シリアルポートとパラレルポート

copyright 岩村 益典 1996-1999

 PC/AT互換機には,外部とのデータの受け渡しのため標準でシリアルポートやパラレルポートがついています.シリアルポートとしては,COM1からCOM4が用意されています.普及型のPCでは,COM1の一つしか搭載されていません.モデムやISDNのターミナルアダプタ(TA)などをつなぐために利用します.
 パラレルポートには,普通,プリンタを接続します.パラレルポートもシリアルポートもこれらの機器のみではなく,スキャナやストリーマなどを接続することもできます.
 右の写真はAT用マザーボードに撮りつけるシリアルとパラレルのケーブルですが,現在のATXのマザーボードは,直接基板にコネクタが取り付けられています.


シリアルポート

 シリアルデータ転送を行う周辺機器を接続するインターフェースです.シリアルデータ転送では,データを1ビットずつ送ります.コネクタは9ピン(または25ピン)のオスのD-SUBが用いられます.これらの仕様はRS232Cに準拠しています.
 COM1から,COM4の四つが用意されています.実際に使われるのはCOM1とCOM2です.

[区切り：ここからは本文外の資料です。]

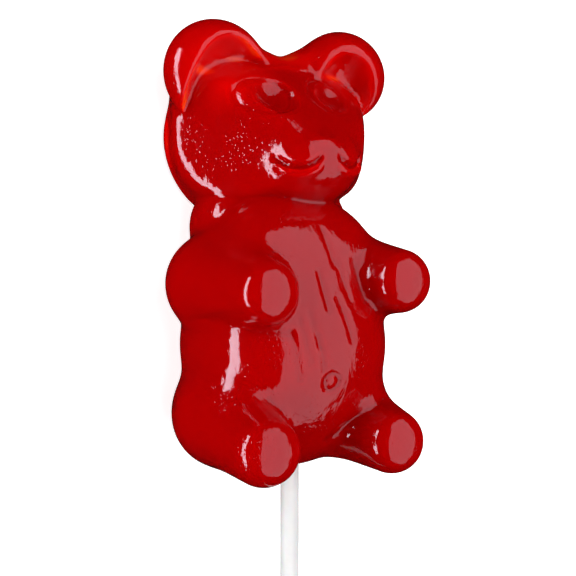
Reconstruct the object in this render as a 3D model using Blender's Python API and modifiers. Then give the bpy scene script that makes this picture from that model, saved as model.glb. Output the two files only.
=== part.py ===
"""A moulded fruit-gum bear on a rolled paper stick, lying on its flat back.

Frame: metres, +Z up.  The origin is on the flat back under the middle of the bear, +Y runs to the
ear tips, +X to the bear's left hand, and the belly and the face look up along +Z.

The bear is one casting.  Its form is a blend of named lobes: ellipsoids for the trunk, the head and
the ears, and tapered round limbs for the arms and the legs.  The head is cut by six planes: two
slopes from the brow to the nose, its two sides, and two more at the back and under the cheek on the
right.  The eyes and the ears are hollowed by ellipsoids.
Spheres at the lobes are joined and remeshed into one skin, and every point of that skin is then drawn
onto the blended form, with the nose, mouth and navel pressed in.  The stick stands in a blind bore.
"""
from collections import namedtuple
from math import cos, pi, radians, sin

import bmesh
import bpy
import numpy as np
from mathutils import Matrix, Vector

# ---------------------------------------------------------------- driving dimensions
BEAR_LENGTH = 0.0967                 # from the soles of the feet to the ear tips
UNIT = BEAR_LENGTH / 96.7            # the lobes below are in this unit, 1 mm at the design length

STICK_RADIUS = 0.0020
STICK_LENGTH = 0.152
STICK_TOP = 0.0135                   # how far up the bear the hidden end reaches, along Y
STICK_HEIGHT = 0.0185                # of the stick's axis above the flat back
STICK_EDGE = 0.00025                 # rounding of the stick's ends
STICK_SIDES = 32
FIT_GAP = 0.0003                     # between the paper and the candy

BACK_ROUNDING = 2.0                  # of the rim where the back was scraped flat, in units
SKIN_ROUGH = 1.7                     # voxel of the first skin, in units
SKIN_FINE = 0.85                     # voxel of the second skin, in units
TRIANGLES = 8600                     # left on the bear after the skin is thinned

GUM_RED = (0.42, 0.002, 0.004, 1.0)
PAPER_WHITE = (0.86, 0.86, 0.84, 1.0)

# ---------------------------------------------------------------- the lobes, in units
# A lobe is an ellipsoid.  A square number above 2 makes the back half of its section across the
# bear boxier, and a full number above 2 does so for the front half.  Blend is the width of the
# fillet where it meets the lobes before it.
Lobe = namedtuple("Lobe", "name centre radii blend square full", defaults=(2.0, 2.0))
# A facet is a plane that cuts the head: a place on it and the way it faces.
Facet = namedtuple("Facet", "name place yaw pitch blend")
# A limb is two balls of unlike size and the cone that joins them; those of the arms and the legs
# have their tips cut blunt.
Limb = namedtuple("Limb", "name root tip root_radius tip_radius blend")

SKULLS = [
    Lobe("skull", (-0.2, 23.0, 6.0), (23.2, 17.0, 21.5), 5.0, 4.0, 4.0),
    Lobe("crown", (-0.9, 27.6, 6.0), (22.1, 13.4, 18.5), 5.0, 3.0, 3.0),
]
# the forehead and the eyes lie on two slopes that meet above the nose
SLOPES = [
    Facet("slope_right", (0.6, 31.0, 23.8), radians(-15.0), radians(43.0), 4.0),
    Facet("slope_left", (0.6, 31.2, 23.8), radians(10.0), radians(42.0), 4.0),
]
CHEEKS = Lobe("cheeks", (-0.2, 18.7, 6.5), (21.7, 10.5, 21.5), 3.5, 3.0, 2.0)
# the two flat sides of the head lean in towards the muzzle, and its right side turns in again at
# the back and under the cheek
SIDES = [
    Facet("side_right", (-14.2, 24.0, 17.0), radians(-50.0), radians(-3.0), 3.5),
    Facet("back_right", (-22.0, 24.0, 6.5), radians(-113.0), 0.0, 2.0),
    Facet("jaw_right", (-21.4, 17.0, 5.5), radians(-113.0), radians(-27.0), 4.0),
    Facet("side_left", (19.8, 26.0, 17.0), radians(62.0), radians(-4.0), 4.0),
]
MUZZLE = Lobe("muzzle", (3.0, 17.5, 18.0), (10.2, 9.4, 13.3), 4.5, 2.0, 2.9)
# the hollows of the eyes
SOCKETS = [
    Lobe("socket_right", (-6.0, 34.4, 25.3), (6.9, 6.9, 6.9), 0.6),
    Lobe("socket_left", (8.9, 34.9, 25.5), (6.3, 6.3, 6.3), 0.6),
]
TRUNK = [
    Lobe("neck", (0.3, 4.0, 10.2), (18.2, 14.0, 11.2), 1.2, 2.6, 2.3),
    Lobe("chest", (0.0, -5.0, 14.5), (19.5, 17.0, 16.8), 2.0, 2.6, 3.4),
    Lobe("belly", (-0.1, -21.0, 16.5), (21.3, 22.0, 19.2), 5.0, 2.7, 2.4),
    Lobe("rump", (0.2, -31.0, 15.0), (18.9, 16.2, 16.5), 4.0, 2.4, 2.2),
]
# the thin rim of candy that spread at the back of the mould, round the head and the neck
FLASH = Lobe("flash", (0.0, 23.4, 1.8), (21.4, 18.6, 3.2), 1.8, 2.3, 2.3)
EARS = [
    Lobe("ear_right", (-13.7, 36.5, 11.0), (12.0, 11.5, 7.6), 1.8),
    Lobe("ear_left", (17.2, 38.0, 12.7), (10.8, 10.0, 7.8), 1.8),
]
HIPS = [
    Lobe("hip_right", (-14.4, -35.2, 16.0), (9.5, 11.2, 15.5), 5.0),
    Lobe("hip_left", (12.2, -34.0, 16.0), (9.8, 11.0, 15.5), 5.0),
]
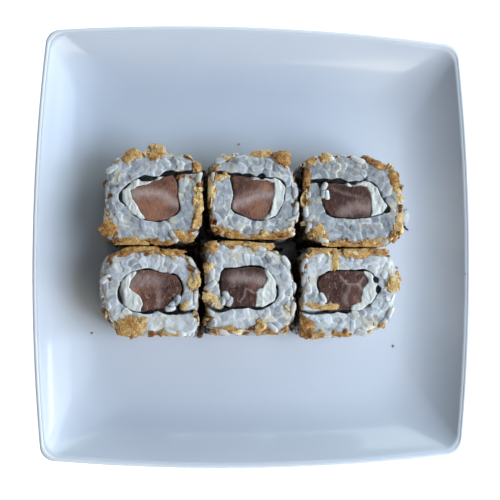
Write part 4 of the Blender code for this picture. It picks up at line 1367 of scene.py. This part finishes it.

RS232C(Recommended Standard 232-C)

 シリアルインターフェースの規格で現在よく使われているものです.正式にはANSI/EIA-232-Eといいます.

モデム

 PCには必需品となったモデムですが,300〜1200bpsの時代にHayes社のATコマンドで制御関係が標準化され,2400〜28,800bpsの高速モデムの時代には圧縮とエラー訂正についてMNPで統一されました.
 現在,56Kbpsが主流です.

MNP(Microcom Networking Protocol)

 Microcom社が開発したモデムのプロトコルです.Class1〜Class10まであります.次のような構成になっています.

Class1から4 エラー訂正プロトコル
Class5から9 データ圧縮プロトコル
Class10 移動体通信用のプロトコル

ATコマンド

 Hayes社が開発した,モデム制御コマンドのことです.コマンドの先頭にAT(ATentionの略です)という文字を付けるのでATコマンドと呼ばれます.

 現在はモデムの標準的なコマンドとして普及しています.ただし,メーカーごとに独自の機能拡張をしているので,メーカー間の互換性はそれほど高くありません.

パラレルポート(Parallel Port)

 プリンタなどのパラレル転送を行う周辺機器を接続するインターフェースです.コネクタは,25ピンのメスのD-SUBが用いられます.パラレル転送では,複数ビットのデータを並列に転送しますから,シリアル転送に比べて,多くのデータを同時に転送できます.

シリアルとパラレルの違い

 シリアルとパラレルの違いを図に示しておきます.シリアルではデータを1ビットずつ送り,パラレルでは複数のデータを並列に転送します.

●パラレルに接続できる機器として,スキャナやCD-ROMなどがあります.パラレルポートに取り付けるので,ノートパソコンでも取り付けが簡単です.